§ **Given entries**
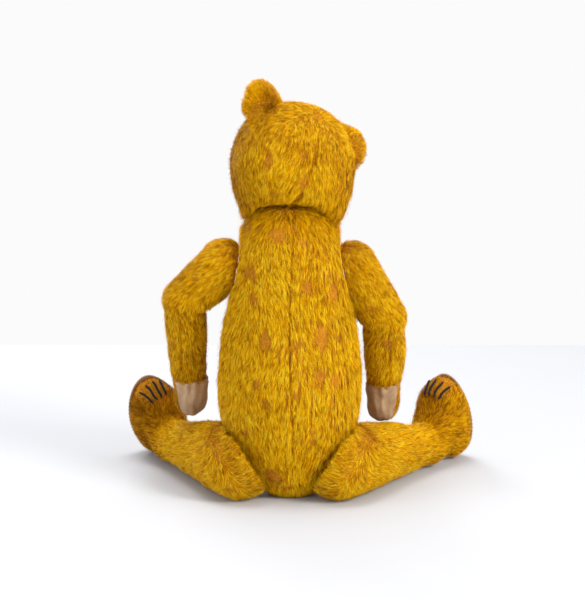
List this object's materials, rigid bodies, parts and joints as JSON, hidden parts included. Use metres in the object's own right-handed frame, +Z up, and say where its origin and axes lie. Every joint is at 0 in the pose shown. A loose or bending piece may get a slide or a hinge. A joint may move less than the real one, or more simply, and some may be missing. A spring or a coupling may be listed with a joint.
{
  "type": "jointed teddy bear",
  "caption": "Seated jointed teddy bear in worn golden mohair, with disc-jointed head, arms and legs, cloth paw pads and stitched claws.",
  "frame": {"origin": "middle of the flat seat under the body, on the floor", "axes": "+Z up, the bear faces -Y, its own left side is +X"},
  "size_m": [0.2893, 0.1831, 0.3229],
  "materials": {
    "mohair": "long golden pile on woven backing",
    "wood_wool": "fibrous",
    "paw_cloth": "plain weave",
    "sole_felt": "worn felt",
    "black_thread": "twisted thread",
    "button_eye": "polished",
    "hardboard": "pressed board",
    "washer_steel": "plain",
    "pin_steel": "plain"
  },
  "bodies": {
    "torso": {"torso_left": "mohair", "torso_right": "mohair", "torso_stuffing": "wood_wool", "neck_body_disc": "hardboard", "neck_body_washer": "washer_steel", "shoulder_left_body_disc": "hardboard", "shoulder_left_body_washer": "washer_steel", "shoulder_right_body_disc": "hardboard", "shoulder_right_body_washer": "washer_steel", "hip_left_body_disc": "hardboard", "hip_left_body_washer": "washer_steel", "hip_right_body_disc": "hardboard", "hip_right_body_washer": "washer_steel"},
    "head": {"head_left": "mohair", "head_right": "mohair", "head_gusset": "mohair", "head_stuffing": "wood_wool", "ear_left": "mohair", "ear_right": "mohair", "eye_left": "button_eye", "eye_right": "button_eye", "nose_stitching": "black_thread", "mouth_stitching": "black_thread", "neck_head_disc": "hardboard", "neck_head_washer": "washer_steel", "neck_pin": "pin_steel"},
    "arm_left": {"arm_left": "mohair", "paw_pad_left": "paw_cloth", "arm_stuffing_left": "wood_wool", "shoulder_left_arm_disc": "hardboard", "shoulder_left_arm_washer": "washer_steel", "shoulder_left_pin": "pin_steel"},
    "arm_right": {"arm_right": "mohair", "paw_pad_right": "paw_cloth", "arm_stuffing_right": "wood_wool", "shoulder_right_arm_disc": "hardboard", "shoulder_right_arm_washer": "washer_steel", "shoulder_right_pin": "pin_steel"},
    "leg_left": {"leg_left": "mohair", "leg_stuffing_left": "wood_wool", "foot_pad_left": "sole_felt", "claw_stitches_left": "black_thread", "hip_left_leg_disc": "hardboard", "hip_left_leg_washer": "washer_steel", "hip_left_pin": "pin_steel"},
    "leg_right": {"leg_right": "mohair", "leg_stuffing_right": "wood_wool", "foot_pad_right": "sole_felt", "claw_stitches_right": "black_thread", "hip_right_leg_disc": "hardboard", "hip_right_leg_washer": "washer_steel", "hip_right_pin": "pin_steel"}
  },
  "joints": [
    {"name": "neck_turn", "type": "hinge", "parent": "torso", "child": "head", "pos_m": [0, -0.006, 0.22572], "axis": [0, -0.2079, 0.9781], "continuous": true},
    {"name": "shoulder_left_swing", "type": "hinge", "parent": "torso", "child": "arm_left", "pos_m": [0.041, 0, 0.18], "axis": [-0.9848, 0, -0.1736], "range_deg": [-60, 100]},
    {"name": "shoulder_right_swing", "type": "hinge", "parent": "torso", "child": "arm_right", "pos_m": [-0.041, 0, 0.18], "axis": [-0.9848, 0, 0.1736], "range_deg": [0, 100]},
    {"name": "hip_left_swing", "type": "hinge", "parent": "torso", "child": "leg_left", "pos_m": [0.038, 0.003, 0.032], "axis": [-0.848, 0, 0.5299], "range_deg": [-100, 0]},
    {"name": "hip_right_swing", "type": "hinge", "parent": "torso", "child": "leg_right", "pos_m": [-0.038, 0.003, 0.032], "axis": [-0.848, 0, -0.5299], "range_deg": [-100, 0]}
  ]
}
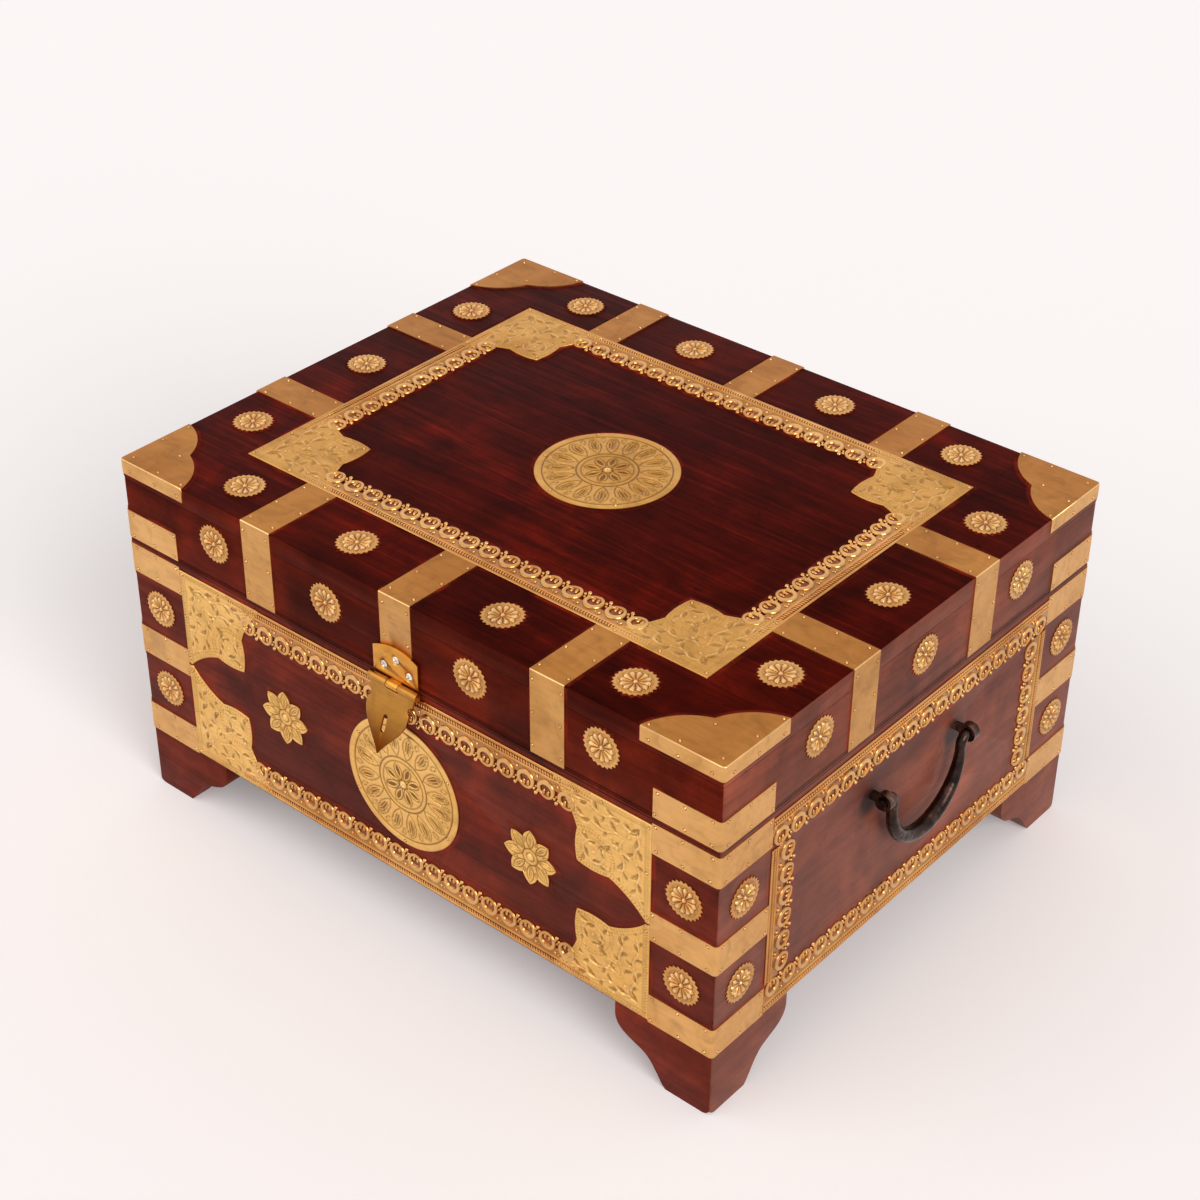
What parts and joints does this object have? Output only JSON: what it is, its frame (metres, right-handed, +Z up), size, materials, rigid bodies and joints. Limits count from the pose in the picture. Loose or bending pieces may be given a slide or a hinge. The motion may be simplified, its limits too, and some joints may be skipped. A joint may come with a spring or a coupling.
{
  "type": "wooden storage box",
  "caption": "Hinged keepsake box of dark stained wood on bracket feet, with brass straps, embossed borders, a hasp and two drop handles.",
  "frame": {"origin": "on the ground, under the middle of the whole part; the box itself is centred 5.6 mm behind it, since the hasp flap stands out further than the hinges", "axes": "+X along the long front, to the right when facing the hasp; the hasp faces -Y; +Z is up"},
  "size_m": [0.4062, 0.3222, 0.2044],
  "materials": {
    "stained_wood": "satin stained hardwood, red-brown",
    "lid_wood": "semi-gloss dark red-brown stained hardwood",
    "sheet_brass": "plain satin sheet brass",
    "embossed_brass": "embossed sheet brass with darker hollows",
    "hardware_brass": "polished brass hardware",
    "screw_steel": "bright screw heads",
    "dark_iron": "dark antiqued iron"
  },
  "bodies": {
    "box": {"front_board": "stained_wood", "back_board": "stained_wood", "left_board": "stained_wood", "right_board": "stained_wood", "bottom_board": "stained_wood", "front_left_foot_front": "stained_wood", "front_left_foot_side": "stained_wood", "front_right_foot_front": "stained_wood", "front_right_foot_side": "stained_wood", "back_left_foot_back": "stained_wood", "back_left_foot_side": "stained_wood", "back_right_foot_back": "stained_wood", "back_right_foot_side": "stained_wood", "low_corner_strips": "sheet_brass", "middle_corner_strips": "sheet_brass", "top_corner_strips": "sheet_brass", "front_borders": "embossed_brass", "front_embossed_corners": "embossed_brass", "front_medallion": "embossed_brass", "front_stars": "embossed_brass", "front_body_rosettes": "embossed_brass", "left_borders": "embossed_brass", "right_borders": "embossed_brass", "left_body_rosettes": "embossed_brass", "right_body_rosettes": "embossed_brass", "hasp_staple": "hardware_brass", "left_hinge_body_leaf": "hardware_brass", "right_hinge_body_leaf": "hardware_brass", "left_hinge_pin": "hardware_brass", "right_hinge_pin": "hardware_brass", "hinge_body_screws": "screw_steel", "left_handle_eyes": "dark_iron", "right_handle_eyes": "dark_iron"},
    "lid": {"lid_top_board": "lid_wood", "lid_front_rail": "lid_wood", "lid_back_rail": "lid_wood", "lid_left_rail": "lid_wood", "lid_right_rail": "lid_wood", "lid_front_straps": "sheet_brass", "lid_back_straps": "sheet_brass", "lid_left_straps": "sheet_brass", "lid_right_straps": "sheet_brass", "lid_corner_plates": "sheet_brass", "lid_corner_strips": "sheet_brass", "lid_embossed_corners": "embossed_brass", "lid_long_borders": "embossed_brass", "lid_short_borders": "embossed_brass", "lid_medallion": "embossed_brass", "lid_top_rosettes": "embossed_brass", "lid_side_rosettes": "embossed_brass", "left_hinge_lid_leaf": "hardware_brass", "right_hinge_lid_leaf": "hardware_brass", "hinge_lid_screws": "screw_steel", "hasp_plate": "hardware_brass", "hasp_pin": "hardware_brass", "hasp_screws": "screw_steel"},
    "flap": {"hasp_flap": "hardware_brass"},
    "left_handle": {"left_bail": "dark_iron"},
    "right_handle": {"right_bail": "dark_iron"}
  },
  "joints": [
    {"name": "lid_hinge", "type": "hinge", "parent": "box", "child": "lid", "pos_m": [0, 0.15851, 0.1575], "axis": [-1, 0, 0], "range_deg": [0, 175]},
    {"name": "hasp_hinge", "type": "hinge", "parent": "lid", "child": "flap", "pos_m": [0, -0.14759, 0.156], "axis": [-1, 0, 0], "range_deg": [-22, 148]},
    {"name": "left_handle_hinge", "type": "hinge", "parent": "box", "child": "left_handle", "pos_m": [-0.1985, 0.00561, 0.12], "axis": [0, 1, 0], "range_deg": [-4, 172]},
    {"name": "right_handle_hinge", "type": "hinge", "parent": "box", "child": "right_handle", "pos_m": [0.1985, 0.00561, 0.12], "axis": [0, -1, 0], "range_deg": [-4, 172]}
  ]
}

§ **Aim of the task**
Search the records above for "metres". Copy each line where it is found.

§ **Solved exercise**
List this object's materials, rigid bodies, parts and joints as JSON, hidden parts included. Use metres in the object's own right-handed frame, +Z up, and say where its origin and axes lie. Every joint is at 0 in the pose shown. A loose or bending piece may get a slide or a hinge. A joint may move less than the real one, or more simply, and some may be missing. A spring or a coupling may be listed with a joint.
What parts and joints does this object have? Output only JSON: what it is, its frame (metres, right-handed, +Z up), size, materials, rigid bodies and joints. Limits count from the pose in the picture. Loose or bending pieces may be given a slide or a hinge. The motion may be simplified, its limits too, and some joints may be skipped. A joint may come with a spring or a coupling.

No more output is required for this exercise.